Consider a man having sex with a young girl. The girl can be anywhere from 12-18 years old. Let’s for simplicity sake presume that the younger the girl, the higher the political cost to punish “early starter.”
If she is 18, then he would have said so. If he appealed the fifth, then the girl must have been 12-17. However, we knew that if he appealed the fifth then she is at most 17. If she were 17, he would have said so. We know she can’t be 18. We know that penalty for fucking 16 years old is stiffer than fucking 17 years old. So if she’s 17 he would have said so. If he remained silent, she must have been 16. And by the same reasoning she must be 5 or a fetus.
Anyway, the point is, even with right to remain silent, most defendants often have intensive to talk if his act may not be as bad as it seems. Now for criminals, not only they have a right to remain silent, but the Jury is often instructed not to speculate on why the defendant are silent. Strange ha?
Not necessarily.
It is not up to the defendant to prove his innocence, it is up to the prosecution to prove (beyond a reasonable doubt) that he is guilty. If the prosecution can prove that the accused had sex with the girl, they can certainly prove her age.
If the defendant does not testify, the jury would almost certainly be instructed that his/her silence is not to be held against him/her.
In your example, if the victim of the attack is 18, that alone is still not a reason for the defendant to testify, or to admit to the attack.
Legally speaking, juries are told that they are not allowed to draw any conclusions about a defendant’s decision not to testify. That’s not to say that they don’t do it anyway, but they’re not supposed to.

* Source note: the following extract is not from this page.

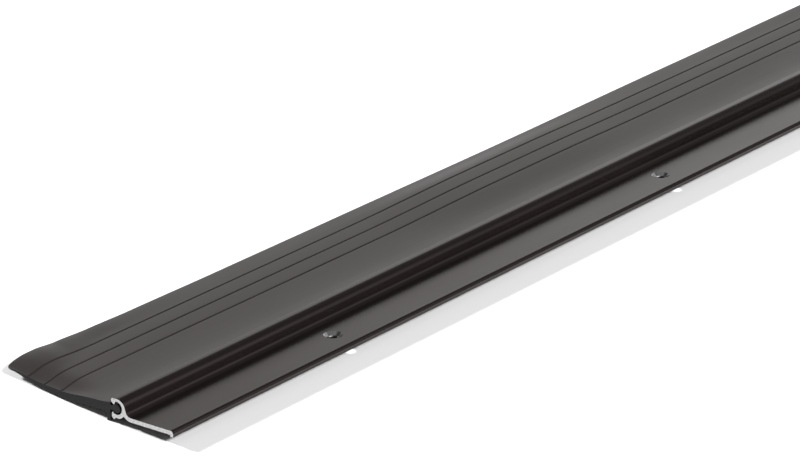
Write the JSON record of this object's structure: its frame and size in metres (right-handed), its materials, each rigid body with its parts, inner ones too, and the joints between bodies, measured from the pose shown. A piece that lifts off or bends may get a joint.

I took it to mean statutory rape, witch often is consensual,the outcome of witch might rest on if he reasonably expected her to be of age. Say if he picked her up in a bar perhaps.
We don’t have the presumption that anyone taking the 5th is hiding something. This is done because there are many reasons why someone would remain silent even if they did not commit the crime.
Though I’m not sure what would happen with the example in the OP. How is the defendant supposed to plead not guilty to the crime without saying that he thought the girl was over 18? This is assuming that the OP example is crime that requires the defendant to know he was having sex with an underage girl. Otherwise he would just be convicted based on the girl’s age no matter what he says.
And just to be a bit pedantic, the person is not a “criminal” until he’s convicted. I’m sure if you think about it, you can come up with a number of scenarios in which a person who did nothing wrong could be accused of a crime. So it’s not that a “criminal” has a right to remain silent. If the prosecution does not have enough evidence, the accused certainly has neither the motive nor the obligation to provide it for them.
They don’t need the defendant to tell them her age. They can just find that in public records. The point is what age he believed her to be. There are women as old as 20 that look underage. Hollywood uses them all the time.
The paradox relies on the man being significantly more anal retentive than the rest of humanity. I would also note that the “Unexpected Hanging Paradox” is a much better statement of the paradox, so I’m going to talk about it rather than the version that teguh123 used.
Most people would consider “unexpected” to mean “random”. By definition, you can’t predict the outcome of a random function. So while the prisoner would certainly be able to determine by Friday morning that he was going to die at noon, it hasn’t really broken the judge’s word for anyone but pedantic semanticists.
The issue is simpler with the version given in the OP. His lawyer will know the real age of the girl and his lawyer will have a good idea of what age the jury will presume if the number is not made public. If the defendant is young and handsome, they’ll guess the girl is older, if he’s middle-aged and introverted, the jury will probably guess she is younger. Then the lawyer will guess how old he can make the girl seem by introducing suggestive data over the course of the trial. And then he’ll weigh that against being public with the girl’s real age and which path will be the best for his client and decide an answer based on all of that.
Reality is a different game from hypothetical realities. In the real world there’s a lot of randomness and complex equations that go into making a choice.
It’s like the idea of mathematical lines of infinitely small diameter. They don’t exist in the real world, but we can hypothesize about them all we want.